TASK DESCRIPTION: Word for word, restate the lines from the start of the data below through the line containing "import Module from".

SOURCE DATA:

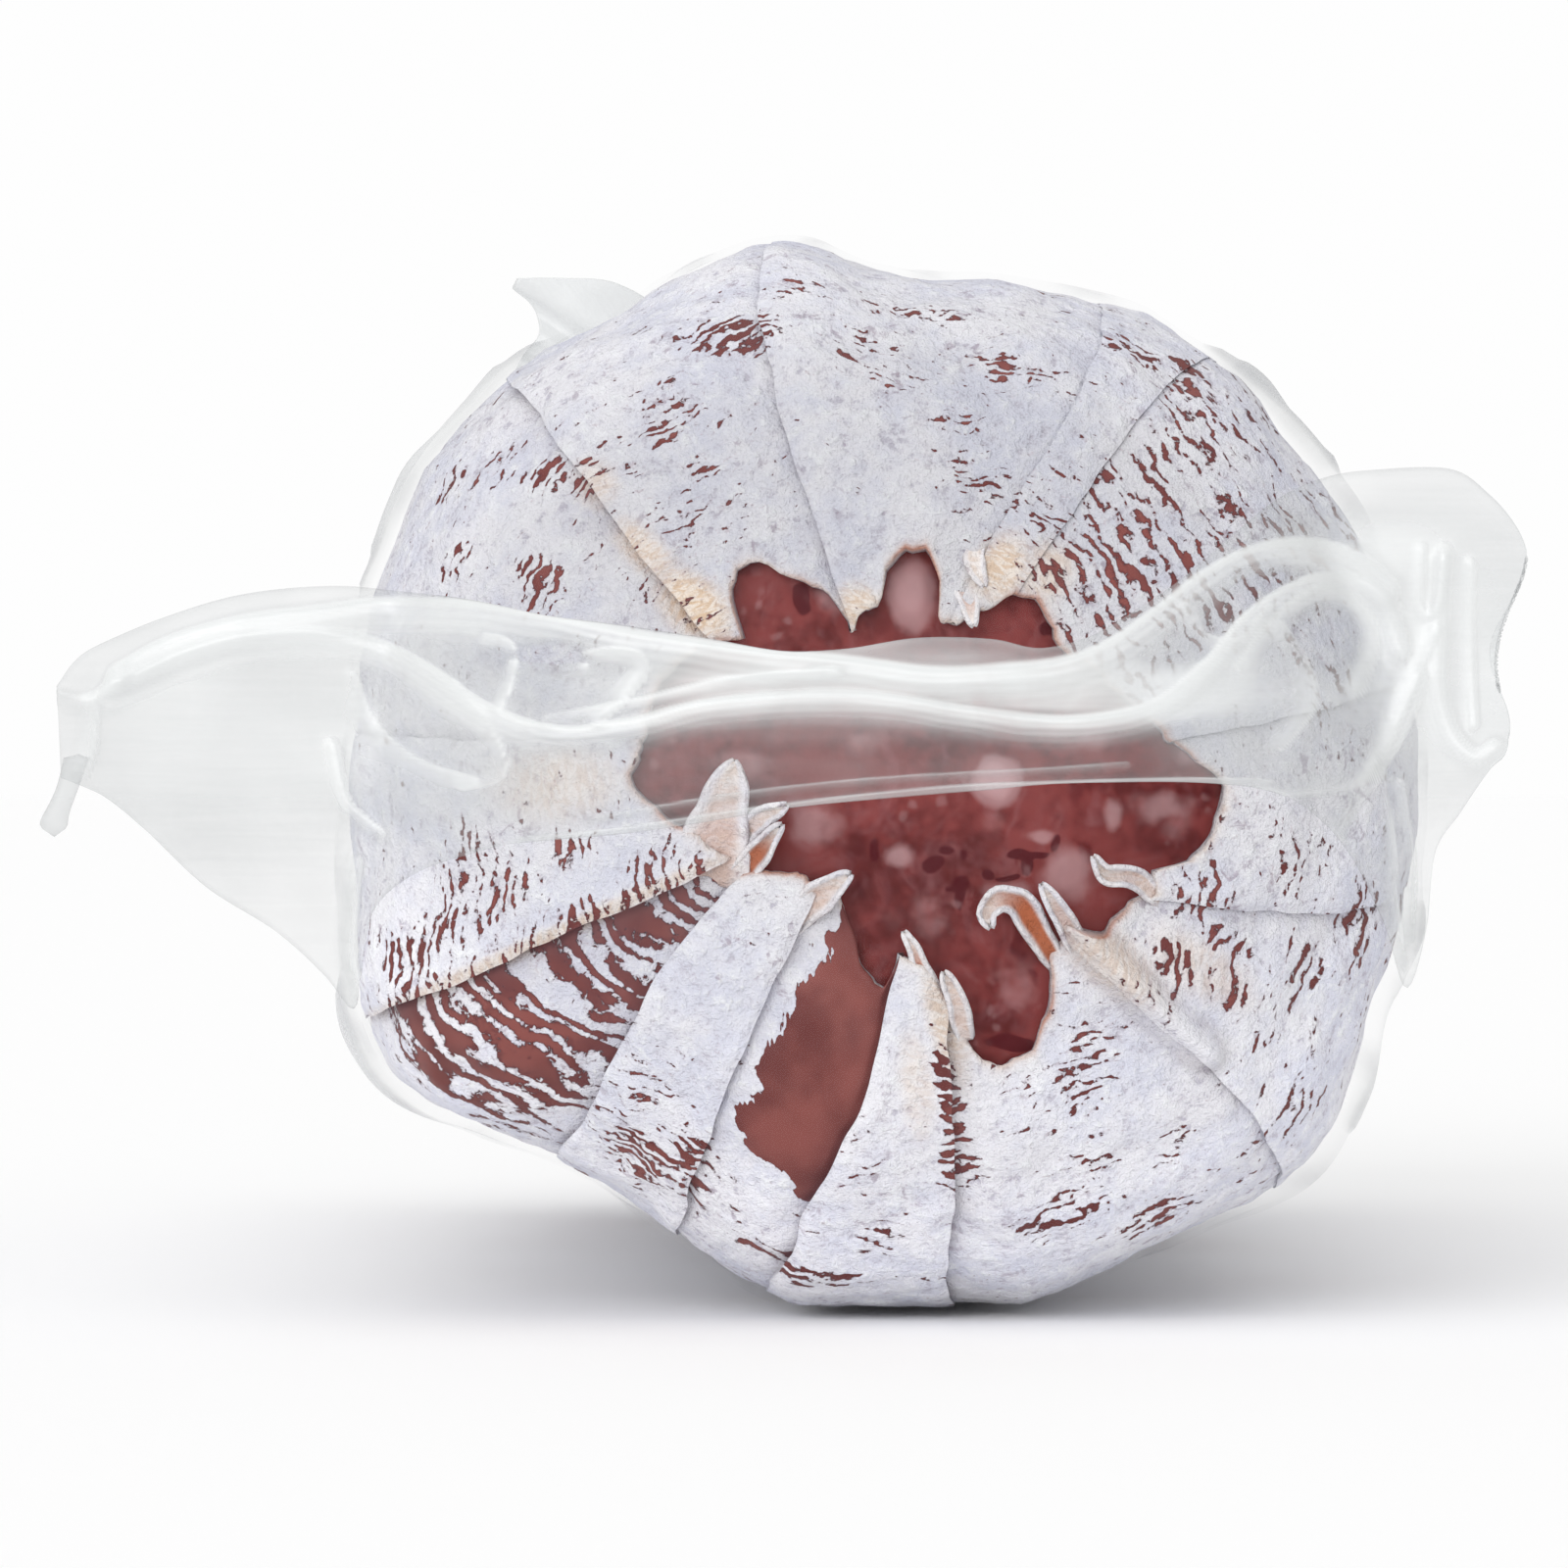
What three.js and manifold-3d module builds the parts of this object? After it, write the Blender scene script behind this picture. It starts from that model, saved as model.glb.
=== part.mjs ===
// A dry-cured, mould-ripened salami in its vacuum shrink bag, lying on its side.
// Frame: +Z up, the salami's axis along Y, its showing end towards -Y. The origin is under the axis, halfway along,
// on the surface that the salami rests on. Millimetres.
import * as THREE from "three";
import { ParametricGeometry } from "three/addons/geometries/ParametricGeometry.js";
import { mergeVertices } from "three/addons/utils/BufferGeometryUtils.js";
import Module from "manifold-3d";

// Driving dimensions.
const LENGTH = 236; // the casing, end to end
const RADIUS = 54.1; // the casing's mean outer radius
const SETTLE = 1.2; // how far its own weight has flattened the underside
const END_DEPTH = 30; // how far each rounded end reaches along the axis
const CASING_WALL = 1.6; // casing and mould together
const FILM_WALL = 0.6; // the bag's skin
const CLEARANCE = 0.35; // between one layer and the next
const PLEAT_STEP = 0.7; // how deep each overlapped fold of the casing drops
const FRONT_TEAR = 23; // the mean radius of the hole torn in the casing's front end
const REAR_TEAR = 13; // the same at the rear end
const SEAL_THICKNESS = 1.2; // two layers of film and the weld
const SEAL_GAP = 1; // the seal's back to the skin, along the axis
const MOUTH_HEIGHT = 1; // the slit that each seal closes
const MOUTH_LENGTH = 76; // how wide the slit is
const FLOOR_GAP = 1; // the lowest a seal's ear comes to the surface underneath
const REAR_TURN = -53; // degrees: how far the bag twists from the front seal to the rear one

// The roundness of an end: how square its shoulder is, and how flat its face.
const SHOULDER = 3.2;
const FACE = 2;
const SIDES = 48;

// Where the section leaves the round, as seen from the front: angles from +X towards +Z.
const BUMPS = [
  { at: 76, half: 16, rise: -1.6 },
  { at: 87, half: 14, rise: -2.2 },
  { at: 106, half: 16, rise: 1.6 },
  { at: 142, half: 40, rise: 1.6 },
  { at: 207, half: 20, rise: 3.8 },
  { at: 238, half: 30, rise: -5 },
  { at: 282, half: 16, rise: 0.8 },
  { at: 319, half: 20, rise: 3.6 },
];
const REAR_BUMP_SHARE = 0.5; // how much of the unroundness is left at the rear end

// The casing's folds: where each overlapping edge runs in to the tear.
const FOLDS = [12, 48, 68, 101, 136, 170, 204, 228, 247, 278, 313, 348];

// The front tear, by angle: how far each lobe reaches past the mean radius.
const LOBES = [
  { at: 355, half: 32, rise: 12 },
  { at: 50, half: 10, rise: 2.5 },
  { at: 80, half: 9, rise: 3.5 },
  { at: 99, half: 10, rise: -7 },
  { at: 121, half: 14, rise: 3.5 },
  { at: 180, half: 16, rise: 3.5 },
  { at: 229, half: 32, rise: -10 },
  { at: 277, half: 8, rise: -3 },
  { at: 297, half: 14, rise: 8.5 },
];

// A bag is cut to the salami's girth, so the seals' edges are shares of its radius. Each point is how far across and
// how high it lies from the axis, from the left ear's tip to the right ear's.
const FRONT_UPPER = [
  [-1.55, 0.2], [-1.35, 0.31], [-1.11, 0.37], [-0.92, 0.35], [-0.65, 0.3], [-0.37, 0.27], [-0.09, 0.22],
  [0.18, 0.2], [0.39, 0.26], [0.57, 0.39], [0.7, 0.5], [0.83, 0.58], [1.02, 0.59], [1.21, 0.46],
];
const FRONT_LOWER = [
  [-1.55, 0], [-1.42, -0.07], [-1.26, -0.2], [-1.07, -0.35], [-0.94, -0.31], [-0.68, -0.11], [-0.37, -0.07],
  [-0.09, -0.04], [0.18, -0.02], [0.48, 0], [0.7, -0.07], [0.92, -0.24], [1.07, -0.11], [1.18, 0.15],
];
// The rear seal's edges, before it is turned.
const REAR_UPPER = [
  [-1.44, 0.07], [-1.37, 0.15], [-1.28, 0.25], [-1.15, 0.29], [-0.92, 0.22], [-0.55, 0.11], [0, 0.07],
  [0.55, 0.09], [0.96, 0.15], [1.15, 0.22], [1.29, 0.18],
];
const REAR_LOWER = [
  [-1.42, 0.04], [-1.36, 0.05], [-1.3, 0.02], [-1.27, -0.07], [-1.15, -0.22], [-0.92, -0.2], [-0.55, -0.15],
  [0, -0.13], [0.55, -0.13], [0.92, -0.15], [1.11, -0.07], [1.26, 0.04],
];

// What follows from the dimensions above: each layer is an offset from the casing's outside.
const REST_DEPTH = RADIUS - SETTLE;
const CASING_INNER = -CASING_WALL;
const MEAT_OFFSET = CASING_INNER - CLEARANCE;
const SKIN_INNER = CLEARANCE;
const SKIN_OUTER = SKIN_INNER + FILM_WALL;
const AXIS_HEIGHT = REST_DEPTH + SKIN_OUTER;

const wasm = await Module();
wasm.setup();

const radians = THREE.MathUtils.degToRad;

// A smooth hill of the given height and half-width, round a turn of 360 degrees.
function hill(angle, { at, half, rise }) {
  const away = Math.abs(THREE.MathUtils.euclideanModulo(angle - at + 180, 360) - 180);
  return away < half ? (rise * (1 + Math.cos((Math.PI * away) / half))) / 2 : 0;
}

const sumOf = (hills, angle) => hills.reduce((sum, one) => sum + hill(angle, one), 0);

// The section's radius at an angle in degrees, for a layer offset from the casing's outside.
function sectionRadius(angle, y, offset) {
  const along = THREE.MathUtils.clamp(y / LENGTH + 0.5, 0, 1);
  const share = THREE.MathUtils.lerp(1, REAR_BUMP_SHARE, along);
  const free = RADIUS + offset + share * sumOf(BUMPS, angle);
  const down = -Math.sin(radians(angle));
  return down > 0 ? Math.min(free, (REST_DEPTH + offset) / down) : free;
}

// How far an end's surface lies behind its tip, where it is this share of the section's radius from the axis.
const endDepth = (share) => END_DEPTH * (1 - Math.pow(1 - Math.pow(share, SHOULDER), 1 / FACE));

// The point of a layer at an angle, this share of the way out to the section, on the front (-1) or rear (+1) end.
function endPoint(angle, share, side, offset, target) {
  const y = side * (LENGTH / 2 + offset - endDepth(share));
  return sectionPoint(angle, y, share * sectionRadius(angle, y, offset), target);
}

function sectionPoint(angle, y, radius, target) {
  return target.set(radius * Math.cos(radians(angle)), y, AXIS_HEIGHT + radius * Math.sin(radians(angle)));
}

// A closed surface of rings: each ring is a function of the angle that sets a point.
function ringsSurface(rings) {
  const surface = new ParametricGeometry(
    (u, v, target) => {
      const step = Math.round(u * SIDES) % SIDES;
      rings[Math.round((1 - v) * (rings.length - 1))]((360 * step) / SIDES, target);
    },
    SIDES,
    rings.length - 1,
  );
  return closedGeometry(surface);
}

// The same geometry with its shared vertices merged and its collapsed triangles left out.
function closedGeometry(geometry) {
  const bare = geometry.clone();
  bare.deleteAttribute("normal");
  bare.deleteAttribute("uv");
  const merged = mergeVertices(bare, 1e-3);
  const corners = [];
  for (let i = 0; i < merged.index.count; i += 3) {
    const [a, b, c] = [0, 1, 2].map((k) => merged.index.getX(i + k));
    if (a !== b && b !== c && c !== a) corners.push(a, b, c);
  }
  return merged.setIndex(corners);
}

const toSolid = (geometry) => new wasm.Manifold(
  new wasm.Mesh({
    numProp: 3,
    vertProperties: geometry.attributes.position.array,
    triVerts: new Uint32Array(geometry.index.array),
  }),
);

function fromSolid(solid) {
  const { vertProperties, triVerts } = solid.getMesh();
  return new THREE.BufferGeometry()
    .setAttribute("position", new THREE.BufferAttribute(vertProperties, 3))
    .setIndex(new THREE.BufferAttribute(triVerts, 1));
}

// The shares of the way out at which an end has its rings: close together round the shoulder.
const END_SHARES = [0.25, 0.45, 0.6, 0.72, 0.81, 0.88, 0.935, 0.97, 0.992, 1];

// The rings along the straight body, as shares of the half length between the two shoulders.
const BODY_SHARES = [-0.5, 0, 0.5];

function bodyRings(offset) {
  return BODY_SHARES.map((share) => (angle, target) => {
    const y = share * (LENGTH / 2 - END_DEPTH);
    return sectionPoint(angle, y, sectionRadius(angle, y, offset), target);
  });
}

// A layer's rings from one tip to the other.
function layerRings(offset) {
  const end = (side) => END_SHARES.map((share) => (angle, p) => endPoint(angle, share, side, offset, p));
  const tip = (side) => (angle, p) => endPoint(angle, 0, side, offset, p);
  return [tip(-1), ...end(-1), ...bodyRings(offset), ...end(1).reverse(), tip(1)];
}

function mesh(name, geometry, material) {
  const made = new THREE.Mesh(geometry, material);
  made.name = name;
  return made;
}

function meat() {
  const material = new THREE.MeshStandardMaterial({ color: 0x7a3230, roughness: 0.5, metalness: 0 });
  return mesh("meat", ringsSurface(layerRings(MEAT_OFFSET)), material);
}

// How far the casing's outside drops at an angle: each pleat rises evenly to the fold that lies over the next.
function pleatDrop(angle) {
  const turned = THREE.MathUtils.euclideanModulo(angle - FOLDS[0], 360) + FOLDS[0];
  const next = FOLDS.findIndex((fold) => fold > turned);
  const from = FOLDS[(next < 0 ? FOLDS.length : next) - 1];
  const to = next < 0 ? FOLDS[0] + 360 : FOLDS[next];
  return PLEAT_STEP * (1 - (turned - from) / (to - from));
}

// The tear's edge, as a share of the section's radius.
function tearShare(angle, side, offset) {
  const radius = side < 0 ? FRONT_TEAR + sumOf(LOBES, angle) : REAR_TEAR;
  return radius / sectionRadius(angle, (side * LENGTH) / 2, offset);
}

function casing() {
  // The wall from one tear's edge to the other's, seen from outside or from inside. It keeps the other layers'
  // rings, so that the layers lie parallel, and the rings that would fall inside a tear lie on its edge.
  const wall = (offset, pleated) => [-1, 1].map((side) =>
    [0, ...END_SHARES].map((ring) => (angle, target) => {
      const edge = tearShare(angle, side, offset);
      const share = Math.max(edge, ring);
      const way = (share - edge) / (1 - edge);
      endPoint(angle, share, side, offset, target);
      if (pleated) target.y -= side * pleatDrop(angle) * (1 - way * way);
    }),
  );
  const [front, rear] = wall(0, true);
  const [frontInner, rearInner] = wall(CASING_INNER, false);
  const outside = [...front, ...bodyRings(0), ...rear.reverse()];
  const inside = [...rearInner, ...bodyRings(CASING_INNER).reverse(), ...frontInner.reverse()];
  const rings = [...outside, ...inside, front[0]];
  const material = new THREE.MeshStandardMaterial({ color: 0xe4e6ec, roughness: 0.9, metalness: 0 });
  return mesh("casing", ringsSurface(rings), material);
}

// A slit through one end of the skin, along the line that its seal follows.
function mouth(side, height, turn) {
  const slit = new THREE.BoxGeometry(MOUTH_LENGTH, END_DEPTH, MOUTH_HEIGHT);
  slit.translate(0, side * (LENGTH / 2), height);
  slit.rotateY(radians(-turn));
  slit.translate(0, 0, AXIS_HEIGHT);
  return toSolid(closedGeometry(slit));
}

// The middle height of a seal over the axis, between its edges.
const middleOf = (upper, lower) => (edgeCurve(upper).getPoint(0.5).y + edgeCurve(lower).getPoint(0.5).y) / 2;

function bagSkin() {
  const outer = toSolid(ringsSurface(layerRings(SKIN_OUTER)));
  const inner = toSolid(ringsSurface(layerRings(SKIN_INNER)));
  const solid = outer
    .subtract(inner)
    .subtract(mouth(-1, middleOf(FRONT_UPPER, FRONT_LOWER), 0))
    .subtract(mouth(1, middleOf(REAR_UPPER, REAR_LOWER), REAR_TURN));
  return mesh("bag_skin", fromSolid(solid), filmMaterial());
}

const filmMaterial = () => new THREE.MeshStandardMaterial({
  color: 0xe6e9e8,
  roughness: 0.25,
  metalness: 0,
  transparent: true,
  opacity: 0.35,
});

const edgeCurve = (shares) =>
  new THREE.SplineCurve(shares.map(([across, up]) => new THREE.Vector2(across, up).multiplyScalar(RADIUS)));

// Past this share of the section a seal's ear stands out from the salami instead of following it round.
const EAR_SHARE = 0.93;

// A seal: a strip of welded film across one end, between its two edge curves, with an ear past each side.
function seal(name, side, turn, upper, lower, steps) {
  const across = 4;
  const [top, bottom] = [edgeCurve(upper), edgeCurve(lower)];
  const strip = new THREE.BoxGeometry(1, 1, 1, steps, 1, across);
  const place = strip.attributes.position;
  const point = new THREE.Vector3();
  for (let i = 0; i < place.count; i++) {
    point.fromBufferAttribute(place, i).addScalar(0.5);
    const flat = bottom.getPoint(point.x).lerp(top.getPoint(point.x), point.z);
    flat.rotateAround(new THREE.Vector2(), radians(turn));
    flat.y = Math.max(flat.y, FLOOR_GAP - AXIS_HEIGHT);
    const angle = THREE.MathUtils.radToDeg(flat.angle());
    const share = flat.length() / sectionRadius(angle, (side * LENGTH) / 2, SKIN_OUTER);
    const out = SKIN_OUTER + SEAL_GAP + SEAL_THICKNESS * (side < 0 ? 1 - point.y : point.y);
    const y = side * (LENGTH / 2 + out - endDepth(Math.min(share, EAR_SHARE)));
    place.setXYZ(i, flat.x, y, AXIS_HEIGHT + flat.y);
  }
  return mesh(name, closedGeometry(strip), filmMaterial());
}

const salami = new THREE.Group();
salami.add(
  meat(),
  casing(),
  bagSkin(),
  seal("front_seal", -1, 0, FRONT_UPPER, FRONT_LOWER, 36),
  seal("rear_seal", 1, REAR_TURN, REAR_UPPER, REAR_LOWER, 28),
);

export default salami;
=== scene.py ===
import math

import bpy
import numpy as np
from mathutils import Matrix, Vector, noise

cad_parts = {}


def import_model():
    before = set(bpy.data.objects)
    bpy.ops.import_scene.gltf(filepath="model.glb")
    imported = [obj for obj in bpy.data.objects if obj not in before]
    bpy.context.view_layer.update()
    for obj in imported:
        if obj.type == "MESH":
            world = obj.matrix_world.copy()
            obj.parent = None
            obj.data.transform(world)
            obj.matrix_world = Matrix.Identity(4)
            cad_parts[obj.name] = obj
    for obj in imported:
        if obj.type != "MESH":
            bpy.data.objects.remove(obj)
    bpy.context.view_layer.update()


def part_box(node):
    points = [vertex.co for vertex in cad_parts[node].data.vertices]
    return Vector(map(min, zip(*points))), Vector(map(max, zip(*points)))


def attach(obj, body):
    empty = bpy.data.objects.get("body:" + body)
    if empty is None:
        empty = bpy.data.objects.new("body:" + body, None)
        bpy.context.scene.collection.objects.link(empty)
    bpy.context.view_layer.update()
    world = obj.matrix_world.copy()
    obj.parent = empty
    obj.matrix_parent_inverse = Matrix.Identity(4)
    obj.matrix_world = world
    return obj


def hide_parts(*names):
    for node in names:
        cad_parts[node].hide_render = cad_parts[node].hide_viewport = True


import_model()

MM = 0.001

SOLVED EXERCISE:
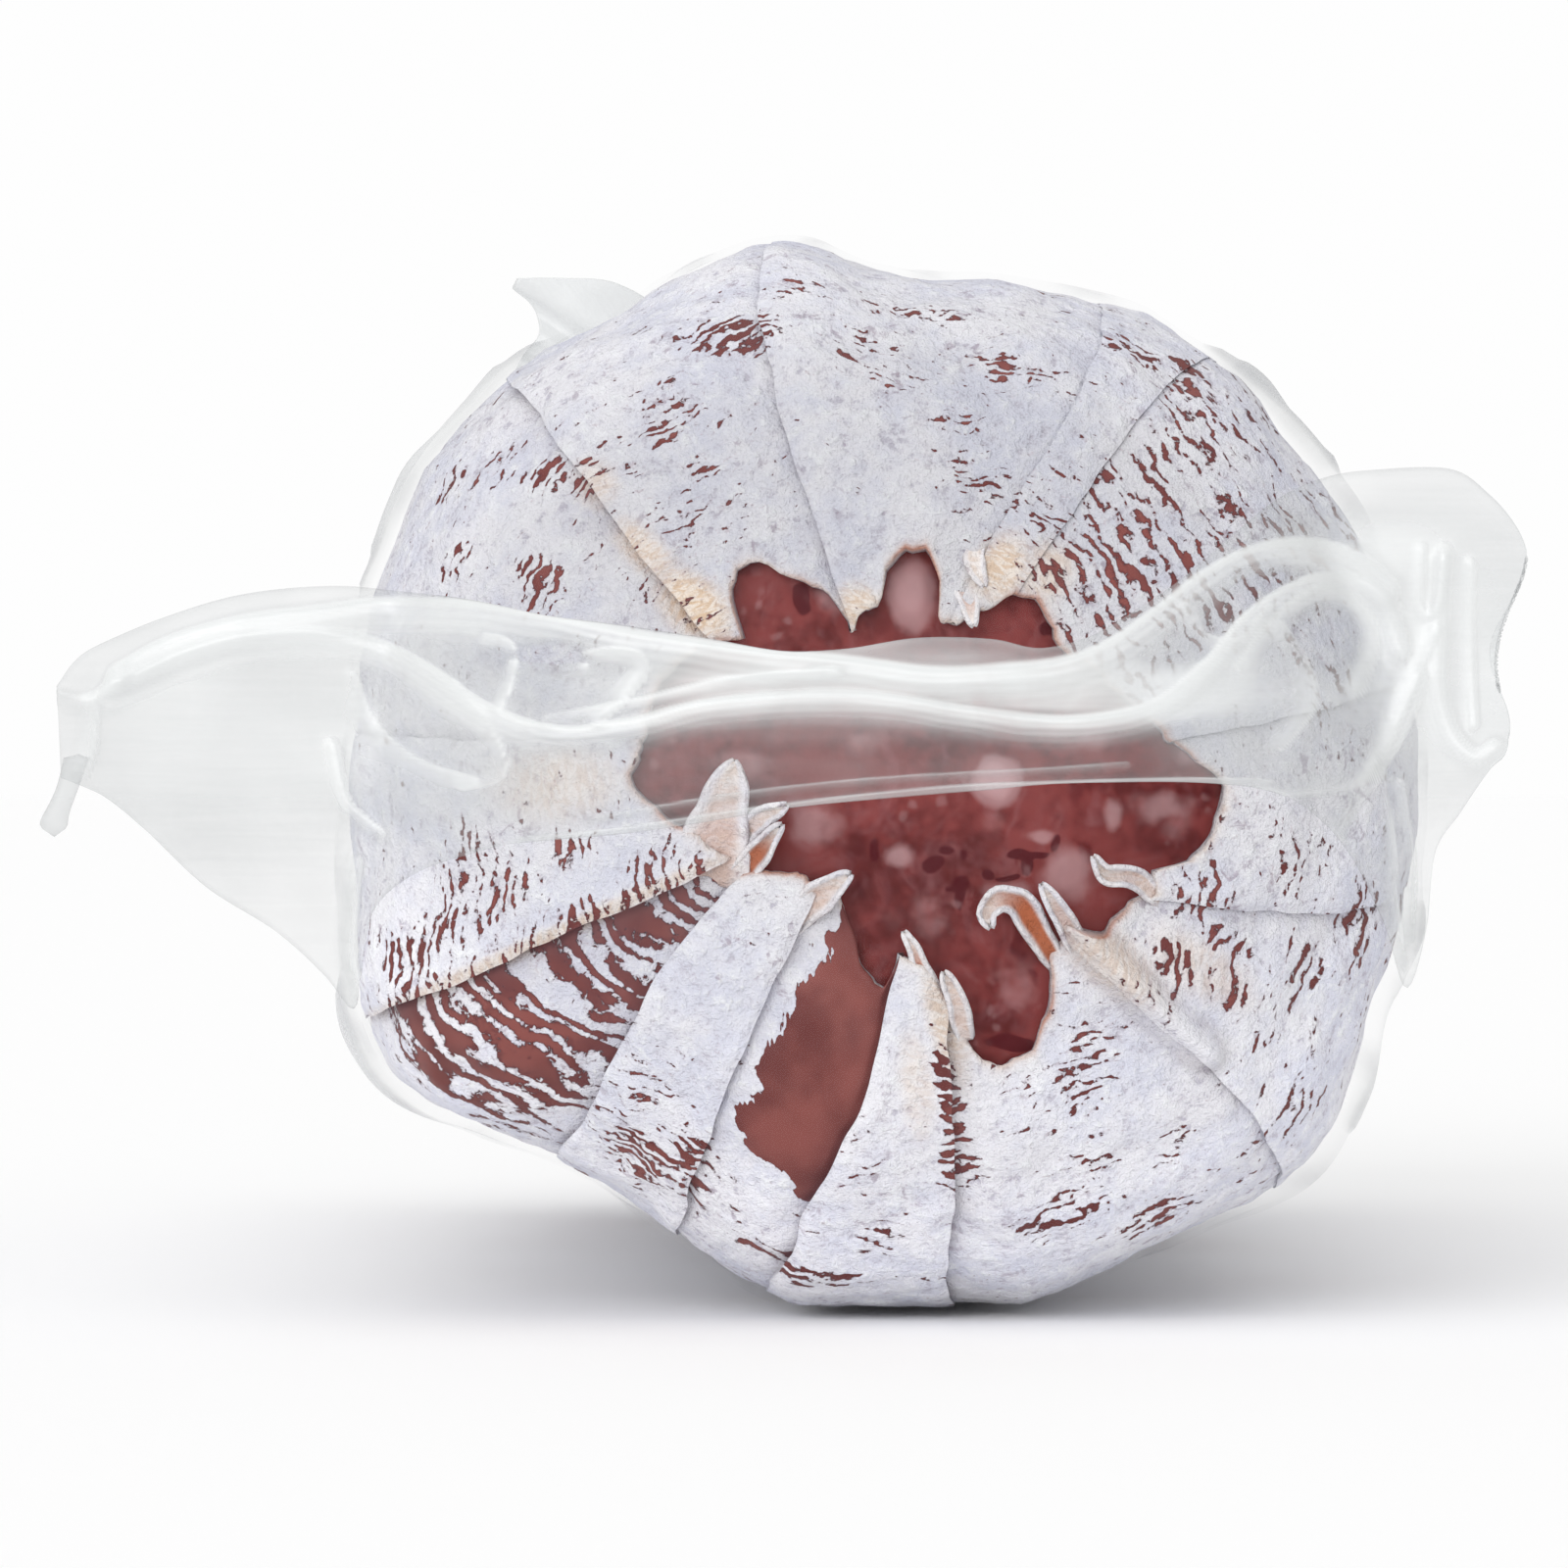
What three.js and manifold-3d module builds the parts of this object? After it, write the Blender scene script behind this picture. It starts from that model, saved as model.glb.
=== part.mjs ===
// A dry-cured, mould-ripened salami in its vacuum shrink bag, lying on its side.
// Frame: +Z up, the salami's axis along Y, its showing end towards -Y. The origin is under the axis, halfway along,
// on the surface that the salami rests on. Millimetres.
import * as THREE from "three";
import { ParametricGeometry } from "three/addons/geometries/ParametricGeometry.js";
import { mergeVertices } from "three/addons/utils/BufferGeometryUtils.js";
import Module from "manifold-3d";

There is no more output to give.